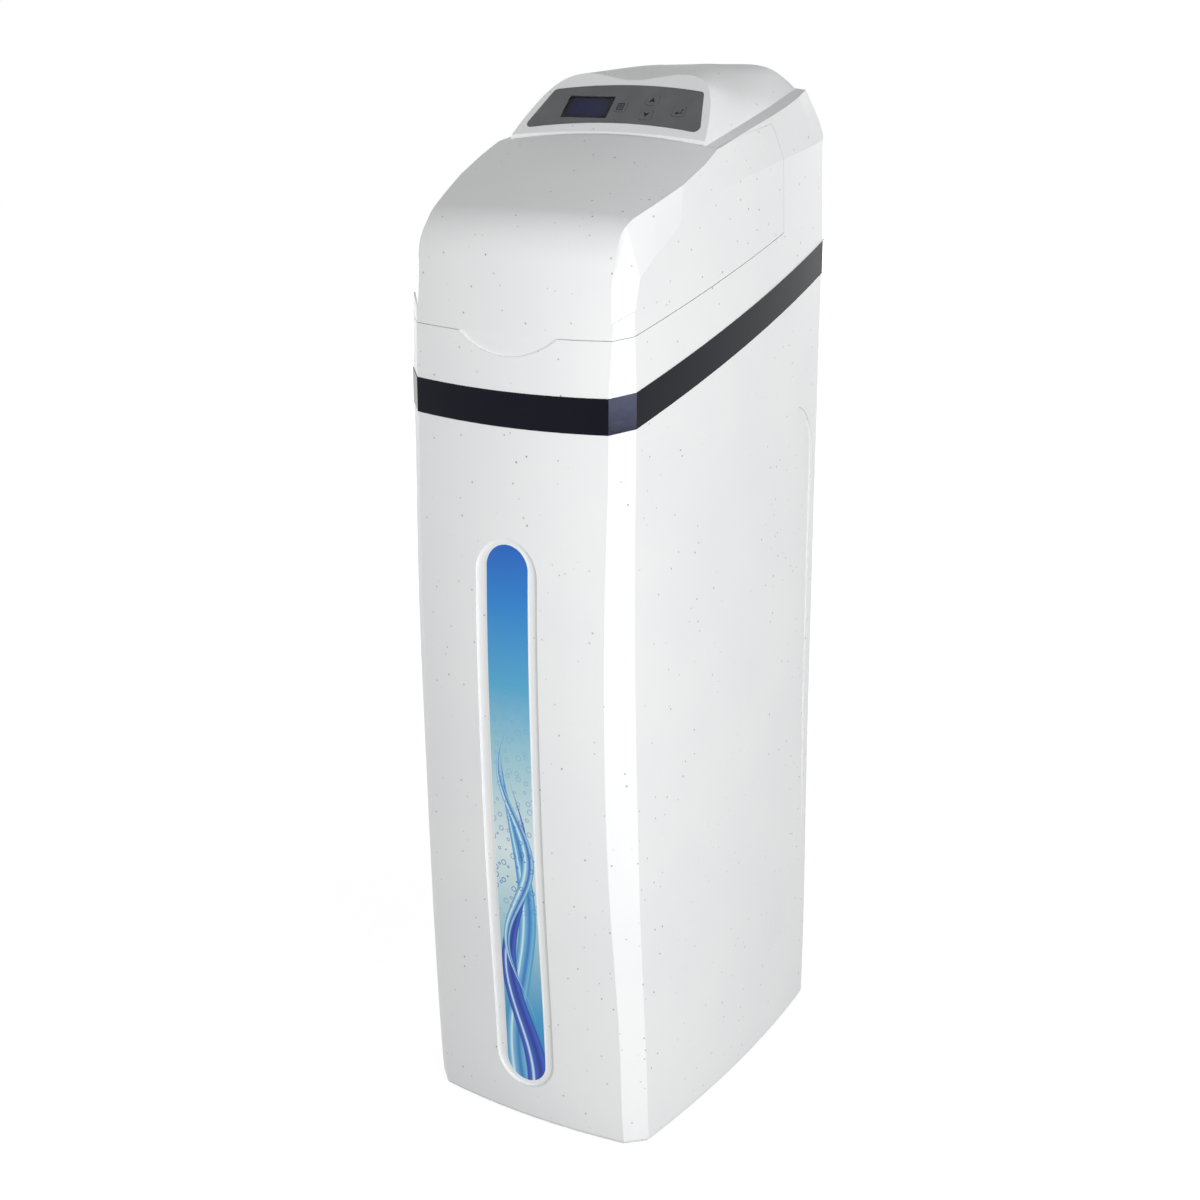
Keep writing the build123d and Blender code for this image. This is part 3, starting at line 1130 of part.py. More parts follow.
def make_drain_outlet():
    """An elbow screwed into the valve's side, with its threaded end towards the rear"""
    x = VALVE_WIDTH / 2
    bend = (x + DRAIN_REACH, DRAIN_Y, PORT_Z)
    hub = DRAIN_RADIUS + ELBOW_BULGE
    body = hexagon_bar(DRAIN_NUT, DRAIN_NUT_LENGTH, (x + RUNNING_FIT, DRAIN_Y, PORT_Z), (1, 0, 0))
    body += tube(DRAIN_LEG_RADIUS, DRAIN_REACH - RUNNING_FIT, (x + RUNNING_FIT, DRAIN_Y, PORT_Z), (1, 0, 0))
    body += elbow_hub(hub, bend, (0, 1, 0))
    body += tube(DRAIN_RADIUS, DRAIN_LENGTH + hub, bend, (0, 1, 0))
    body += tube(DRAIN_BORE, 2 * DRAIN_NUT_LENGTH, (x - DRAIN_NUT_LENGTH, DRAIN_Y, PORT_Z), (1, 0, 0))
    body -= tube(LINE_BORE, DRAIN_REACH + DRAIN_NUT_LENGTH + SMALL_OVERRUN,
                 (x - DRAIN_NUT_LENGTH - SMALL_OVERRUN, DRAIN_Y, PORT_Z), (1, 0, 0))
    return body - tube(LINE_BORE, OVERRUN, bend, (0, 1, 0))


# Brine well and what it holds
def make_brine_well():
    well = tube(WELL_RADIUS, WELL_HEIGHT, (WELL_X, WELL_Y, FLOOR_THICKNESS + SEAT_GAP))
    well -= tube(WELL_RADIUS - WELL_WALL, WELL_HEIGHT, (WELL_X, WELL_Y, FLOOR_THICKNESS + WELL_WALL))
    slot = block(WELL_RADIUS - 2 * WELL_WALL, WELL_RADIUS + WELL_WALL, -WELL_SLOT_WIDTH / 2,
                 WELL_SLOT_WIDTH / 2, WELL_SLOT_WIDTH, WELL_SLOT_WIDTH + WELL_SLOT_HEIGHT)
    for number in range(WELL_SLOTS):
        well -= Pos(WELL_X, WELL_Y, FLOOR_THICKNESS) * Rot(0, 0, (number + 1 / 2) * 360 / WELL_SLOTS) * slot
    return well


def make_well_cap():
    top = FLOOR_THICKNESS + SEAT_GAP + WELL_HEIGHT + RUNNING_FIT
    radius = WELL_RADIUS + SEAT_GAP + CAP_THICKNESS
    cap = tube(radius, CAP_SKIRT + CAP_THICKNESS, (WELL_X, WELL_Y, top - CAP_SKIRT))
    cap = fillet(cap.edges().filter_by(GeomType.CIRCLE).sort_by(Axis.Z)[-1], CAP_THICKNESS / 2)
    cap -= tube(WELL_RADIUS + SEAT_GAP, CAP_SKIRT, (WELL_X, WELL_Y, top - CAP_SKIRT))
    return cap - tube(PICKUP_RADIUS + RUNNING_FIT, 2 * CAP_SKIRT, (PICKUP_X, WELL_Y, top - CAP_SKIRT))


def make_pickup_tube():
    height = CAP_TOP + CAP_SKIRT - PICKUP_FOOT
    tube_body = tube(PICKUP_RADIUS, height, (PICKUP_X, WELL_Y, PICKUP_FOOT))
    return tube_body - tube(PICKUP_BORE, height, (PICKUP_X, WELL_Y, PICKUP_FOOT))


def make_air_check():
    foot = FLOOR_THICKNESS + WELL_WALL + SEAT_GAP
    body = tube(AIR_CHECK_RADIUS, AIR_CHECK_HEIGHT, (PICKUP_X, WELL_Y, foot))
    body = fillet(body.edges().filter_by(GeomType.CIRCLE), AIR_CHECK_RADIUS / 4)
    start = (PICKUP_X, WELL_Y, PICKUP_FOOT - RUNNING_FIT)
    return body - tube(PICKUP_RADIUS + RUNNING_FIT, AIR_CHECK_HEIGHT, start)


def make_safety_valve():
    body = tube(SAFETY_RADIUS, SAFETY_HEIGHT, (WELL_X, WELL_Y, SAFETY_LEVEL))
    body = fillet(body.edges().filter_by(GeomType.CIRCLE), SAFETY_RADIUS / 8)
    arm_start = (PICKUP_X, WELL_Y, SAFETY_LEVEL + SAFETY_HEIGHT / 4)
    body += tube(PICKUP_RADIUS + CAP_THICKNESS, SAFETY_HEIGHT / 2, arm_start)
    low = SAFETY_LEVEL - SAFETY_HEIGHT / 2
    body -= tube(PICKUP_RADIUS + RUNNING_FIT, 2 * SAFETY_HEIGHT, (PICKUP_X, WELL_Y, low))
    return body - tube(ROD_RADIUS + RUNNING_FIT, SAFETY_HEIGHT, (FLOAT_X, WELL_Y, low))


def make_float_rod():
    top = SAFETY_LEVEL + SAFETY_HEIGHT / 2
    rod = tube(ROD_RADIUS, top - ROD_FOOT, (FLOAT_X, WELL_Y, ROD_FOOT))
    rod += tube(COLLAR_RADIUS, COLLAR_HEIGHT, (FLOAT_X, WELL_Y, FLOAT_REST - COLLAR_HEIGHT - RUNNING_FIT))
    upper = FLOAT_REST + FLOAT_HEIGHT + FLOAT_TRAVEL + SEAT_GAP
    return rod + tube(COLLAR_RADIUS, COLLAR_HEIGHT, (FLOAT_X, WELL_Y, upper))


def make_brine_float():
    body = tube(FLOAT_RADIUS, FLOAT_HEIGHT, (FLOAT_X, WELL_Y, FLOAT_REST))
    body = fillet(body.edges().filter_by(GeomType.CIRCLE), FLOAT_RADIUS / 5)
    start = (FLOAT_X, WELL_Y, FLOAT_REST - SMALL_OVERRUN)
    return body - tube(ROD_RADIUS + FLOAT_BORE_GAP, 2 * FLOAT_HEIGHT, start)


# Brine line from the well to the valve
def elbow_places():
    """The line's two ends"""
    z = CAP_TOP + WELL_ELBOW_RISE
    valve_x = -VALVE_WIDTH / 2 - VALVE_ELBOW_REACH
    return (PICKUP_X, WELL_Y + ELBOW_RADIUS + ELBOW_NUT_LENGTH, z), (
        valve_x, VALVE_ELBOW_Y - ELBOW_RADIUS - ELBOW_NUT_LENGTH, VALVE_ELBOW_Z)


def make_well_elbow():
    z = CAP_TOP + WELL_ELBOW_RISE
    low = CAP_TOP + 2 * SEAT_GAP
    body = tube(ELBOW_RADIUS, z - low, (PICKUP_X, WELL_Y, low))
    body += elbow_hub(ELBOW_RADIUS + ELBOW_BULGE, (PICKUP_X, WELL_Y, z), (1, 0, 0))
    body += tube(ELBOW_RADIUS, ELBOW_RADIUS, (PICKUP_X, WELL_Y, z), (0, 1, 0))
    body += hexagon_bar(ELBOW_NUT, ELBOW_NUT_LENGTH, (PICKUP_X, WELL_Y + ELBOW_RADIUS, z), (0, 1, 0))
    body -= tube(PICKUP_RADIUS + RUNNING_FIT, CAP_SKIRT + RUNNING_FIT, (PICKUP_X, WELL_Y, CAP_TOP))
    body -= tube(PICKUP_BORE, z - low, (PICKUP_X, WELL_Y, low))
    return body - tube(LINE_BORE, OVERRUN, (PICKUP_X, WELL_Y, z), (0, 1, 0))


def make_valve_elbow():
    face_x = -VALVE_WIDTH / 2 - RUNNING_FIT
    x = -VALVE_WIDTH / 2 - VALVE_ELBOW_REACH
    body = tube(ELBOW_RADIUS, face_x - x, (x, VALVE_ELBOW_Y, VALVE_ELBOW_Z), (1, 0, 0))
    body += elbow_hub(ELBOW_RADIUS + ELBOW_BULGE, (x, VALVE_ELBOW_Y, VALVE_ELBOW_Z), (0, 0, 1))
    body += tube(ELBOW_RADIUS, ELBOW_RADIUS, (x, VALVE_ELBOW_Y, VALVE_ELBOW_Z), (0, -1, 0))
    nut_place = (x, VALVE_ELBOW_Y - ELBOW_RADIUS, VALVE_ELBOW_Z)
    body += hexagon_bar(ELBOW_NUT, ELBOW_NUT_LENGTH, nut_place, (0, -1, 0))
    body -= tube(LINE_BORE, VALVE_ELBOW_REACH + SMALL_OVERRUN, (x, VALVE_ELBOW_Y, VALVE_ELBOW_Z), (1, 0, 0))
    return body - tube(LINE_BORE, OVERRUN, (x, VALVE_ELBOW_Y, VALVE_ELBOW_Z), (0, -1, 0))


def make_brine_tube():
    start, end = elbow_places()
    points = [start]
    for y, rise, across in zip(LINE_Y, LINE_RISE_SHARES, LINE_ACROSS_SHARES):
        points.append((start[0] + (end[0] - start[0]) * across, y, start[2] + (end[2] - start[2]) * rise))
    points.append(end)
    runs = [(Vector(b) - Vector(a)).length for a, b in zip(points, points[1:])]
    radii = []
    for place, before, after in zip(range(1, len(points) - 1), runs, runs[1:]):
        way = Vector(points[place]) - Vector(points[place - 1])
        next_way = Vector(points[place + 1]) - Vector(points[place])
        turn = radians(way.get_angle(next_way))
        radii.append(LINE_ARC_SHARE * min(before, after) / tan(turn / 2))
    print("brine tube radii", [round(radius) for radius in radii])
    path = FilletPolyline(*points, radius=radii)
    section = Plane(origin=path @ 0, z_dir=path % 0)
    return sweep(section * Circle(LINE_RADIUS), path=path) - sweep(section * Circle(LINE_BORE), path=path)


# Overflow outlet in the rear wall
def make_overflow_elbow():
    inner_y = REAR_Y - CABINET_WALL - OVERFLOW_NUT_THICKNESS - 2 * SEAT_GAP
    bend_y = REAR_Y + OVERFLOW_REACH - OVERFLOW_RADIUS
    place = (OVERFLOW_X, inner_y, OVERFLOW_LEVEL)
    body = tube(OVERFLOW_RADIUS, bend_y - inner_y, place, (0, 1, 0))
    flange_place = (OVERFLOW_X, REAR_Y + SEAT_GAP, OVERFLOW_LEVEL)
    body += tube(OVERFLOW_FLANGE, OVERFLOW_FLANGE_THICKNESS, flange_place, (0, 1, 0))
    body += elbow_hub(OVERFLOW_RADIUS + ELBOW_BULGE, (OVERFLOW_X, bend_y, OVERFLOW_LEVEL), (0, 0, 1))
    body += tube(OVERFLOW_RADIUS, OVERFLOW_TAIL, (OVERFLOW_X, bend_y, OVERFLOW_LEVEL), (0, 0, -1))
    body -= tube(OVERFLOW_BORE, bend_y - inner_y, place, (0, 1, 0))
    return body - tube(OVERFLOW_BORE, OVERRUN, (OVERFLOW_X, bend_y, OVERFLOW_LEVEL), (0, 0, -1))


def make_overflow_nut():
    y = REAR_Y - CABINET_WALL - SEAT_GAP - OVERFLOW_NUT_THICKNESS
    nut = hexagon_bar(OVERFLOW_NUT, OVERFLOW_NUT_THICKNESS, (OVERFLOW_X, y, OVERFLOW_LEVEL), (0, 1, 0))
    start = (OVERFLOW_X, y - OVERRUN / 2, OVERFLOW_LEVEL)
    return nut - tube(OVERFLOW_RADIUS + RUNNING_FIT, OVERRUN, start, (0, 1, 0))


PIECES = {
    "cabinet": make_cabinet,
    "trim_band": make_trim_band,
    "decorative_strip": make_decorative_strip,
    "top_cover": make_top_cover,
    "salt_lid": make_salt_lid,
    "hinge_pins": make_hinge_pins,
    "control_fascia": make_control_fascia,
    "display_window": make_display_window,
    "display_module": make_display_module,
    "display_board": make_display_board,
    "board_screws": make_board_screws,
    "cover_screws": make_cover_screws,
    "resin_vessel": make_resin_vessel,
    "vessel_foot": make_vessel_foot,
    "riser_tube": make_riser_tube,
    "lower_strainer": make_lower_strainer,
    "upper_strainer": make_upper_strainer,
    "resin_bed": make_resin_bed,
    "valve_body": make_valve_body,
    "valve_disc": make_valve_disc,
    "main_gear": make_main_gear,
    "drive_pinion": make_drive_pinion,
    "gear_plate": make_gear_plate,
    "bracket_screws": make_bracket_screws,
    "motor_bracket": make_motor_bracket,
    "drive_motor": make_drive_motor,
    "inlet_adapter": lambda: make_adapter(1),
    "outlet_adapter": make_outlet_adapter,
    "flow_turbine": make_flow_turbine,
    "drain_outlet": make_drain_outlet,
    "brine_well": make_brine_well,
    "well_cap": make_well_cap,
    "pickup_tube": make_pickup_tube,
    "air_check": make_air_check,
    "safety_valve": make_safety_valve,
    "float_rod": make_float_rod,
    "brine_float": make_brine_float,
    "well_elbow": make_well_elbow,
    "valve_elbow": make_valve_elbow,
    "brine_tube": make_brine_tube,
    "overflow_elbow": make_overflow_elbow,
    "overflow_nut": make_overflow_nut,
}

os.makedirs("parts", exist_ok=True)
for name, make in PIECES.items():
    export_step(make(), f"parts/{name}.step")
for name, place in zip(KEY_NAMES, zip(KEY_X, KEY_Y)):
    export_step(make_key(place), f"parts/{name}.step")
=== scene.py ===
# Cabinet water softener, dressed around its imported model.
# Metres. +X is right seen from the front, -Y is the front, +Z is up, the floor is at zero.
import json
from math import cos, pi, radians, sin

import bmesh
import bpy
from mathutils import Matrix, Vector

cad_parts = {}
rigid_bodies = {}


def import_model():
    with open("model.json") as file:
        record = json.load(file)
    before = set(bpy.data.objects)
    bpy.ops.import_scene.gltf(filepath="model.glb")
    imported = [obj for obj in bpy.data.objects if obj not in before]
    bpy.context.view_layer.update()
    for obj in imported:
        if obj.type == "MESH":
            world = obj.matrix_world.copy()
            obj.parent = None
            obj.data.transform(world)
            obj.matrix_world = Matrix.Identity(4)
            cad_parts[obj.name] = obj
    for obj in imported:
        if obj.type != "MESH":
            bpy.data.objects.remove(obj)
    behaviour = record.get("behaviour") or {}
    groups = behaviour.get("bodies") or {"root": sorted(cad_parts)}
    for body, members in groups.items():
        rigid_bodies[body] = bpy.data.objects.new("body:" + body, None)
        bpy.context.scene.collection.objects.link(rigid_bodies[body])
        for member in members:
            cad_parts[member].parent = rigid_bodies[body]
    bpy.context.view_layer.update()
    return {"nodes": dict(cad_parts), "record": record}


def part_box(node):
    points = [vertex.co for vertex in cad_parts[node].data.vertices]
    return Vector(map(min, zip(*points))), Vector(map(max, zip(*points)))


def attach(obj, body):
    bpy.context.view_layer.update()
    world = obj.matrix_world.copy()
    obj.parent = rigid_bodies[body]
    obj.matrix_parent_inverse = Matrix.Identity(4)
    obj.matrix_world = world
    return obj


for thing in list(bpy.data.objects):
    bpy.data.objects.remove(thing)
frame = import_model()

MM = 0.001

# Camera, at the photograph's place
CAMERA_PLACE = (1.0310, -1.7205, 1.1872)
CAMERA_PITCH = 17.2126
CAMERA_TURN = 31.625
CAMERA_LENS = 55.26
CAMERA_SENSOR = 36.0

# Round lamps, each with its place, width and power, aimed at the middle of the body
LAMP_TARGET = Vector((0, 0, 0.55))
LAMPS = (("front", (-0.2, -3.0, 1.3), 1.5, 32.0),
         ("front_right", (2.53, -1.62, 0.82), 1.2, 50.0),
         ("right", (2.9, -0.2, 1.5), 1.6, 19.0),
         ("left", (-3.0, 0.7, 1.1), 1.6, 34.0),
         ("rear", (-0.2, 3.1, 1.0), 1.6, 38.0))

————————

Direction
Exactly the lines from the line that has "for name, make" through the line that has "obj.parent = rigid_bodies[body]" are to be repeated, both included, with nothing added.

Result below
for name, make in PIECES.items():
    export_step(make(), f"parts/{name}.step")
for name, place in zip(KEY_NAMES, zip(KEY_X, KEY_Y)):
    export_step(make_key(place), f"parts/{name}.step")
=== scene.py ===
# Cabinet water softener, dressed around its imported model.
# Metres. +X is right seen from the front, -Y is the front, +Z is up, the floor is at zero.
import json
from math import cos, pi, radians, sin

import bmesh
import bpy
from mathutils import Matrix, Vector

cad_parts = {}
rigid_bodies = {}


def import_model():
    with open("model.json") as file:
        record = json.load(file)
    before = set(bpy.data.objects)
    bpy.ops.import_scene.gltf(filepath="model.glb")
    imported = [obj for obj in bpy.data.objects if obj not in before]
    bpy.context.view_layer.update()
    for obj in imported:
        if obj.type == "MESH":
            world = obj.matrix_world.copy()
            obj.parent = None
            obj.data.transform(world)
            obj.matrix_world = Matrix.Identity(4)
            cad_parts[obj.name] = obj
    for obj in imported:
        if obj.type != "MESH":
            bpy.data.objects.remove(obj)
    behaviour = record.get("behaviour") or {}
    groups = behaviour.get("bodies") or {"root": sorted(cad_parts)}
    for body, members in groups.items():
        rigid_bodies[body] = bpy.data.objects.new("body:" + body, None)
        bpy.context.scene.collection.objects.link(rigid_bodies[body])
        for member in members:
            cad_parts[member].parent = rigid_bodies[body]
    bpy.context.view_layer.update()
    return {"nodes": dict(cad_parts), "record": record}


def part_box(node):
    points = [vertex.co for vertex in cad_parts[node].data.vertices]
    return Vector(map(min, zip(*points))), Vector(map(max, zip(*points)))


def attach(obj, body):
    bpy.context.view_layer.update()
    world = obj.matrix_world.copy()
    obj.parent = rigid_bodies[body]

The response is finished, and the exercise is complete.